At what point does the level of control become enough for the copyright office to consider it a tool?
I have no idea. Until the courts actually define some caselaw, it’s all just speculation, and I’m not qualified to do anything — even speculation on my part is pretty out there.
But for my final wondering, I have to say I wonder about Adobe, and all the people using the existing generative fill options to make small tweaks to their graphics design in their businesses and commercial works. Are they poisoning their own work?
Adobe has chosen to focus on generative fill and context aware fill as a substantial part of their AI offerings. If I draw a painting, select 30% of it, and ask it to generate me a bird… the courts have already said that 30% is not human authorship, and embedding it inside of a larger work doesn’t necessarily change that. Does that mean I own everything but that 30% in the middle of my image? Does it mean that I don’t own any of it? Does the 30% inherit the copyright of the image that surrounds it, or the other way around?
These questions are unanswered because, historically, it would have required a human to create a painting, then let a monkey come and fix part of it, and have the result challenged in court as a whole. This is a combination that’s been uncommon, to put it mildly.
Right now anyone using Photoshop’s tools are taking a gamble about what the courts will ultimately decide, not just on the training side, but on the generation side.
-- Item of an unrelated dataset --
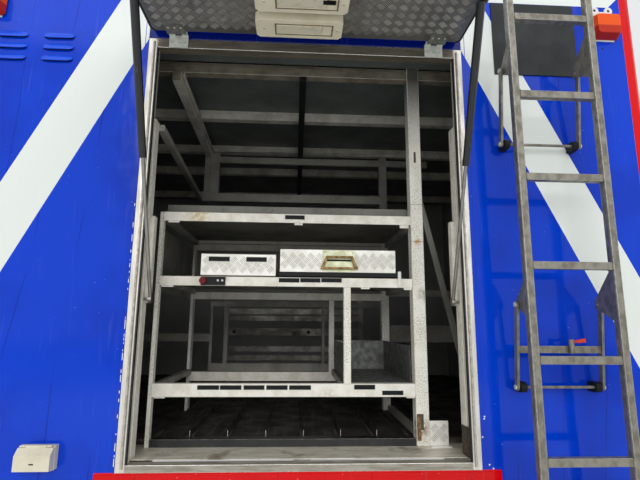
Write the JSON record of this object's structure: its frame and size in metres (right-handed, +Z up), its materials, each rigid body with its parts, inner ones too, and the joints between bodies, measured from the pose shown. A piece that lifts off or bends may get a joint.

Every edit we make could be contamination that we later regret.
What I do believe, though, is that products that are focused on control through either interpretation of the artists own drawings or through granularity and speed of generation are on the right path. Almost all the big players will have to come around to a strategy addressing this at some point, or it’s just head in the sand… — they create cool, interesting, and ultimately limited content.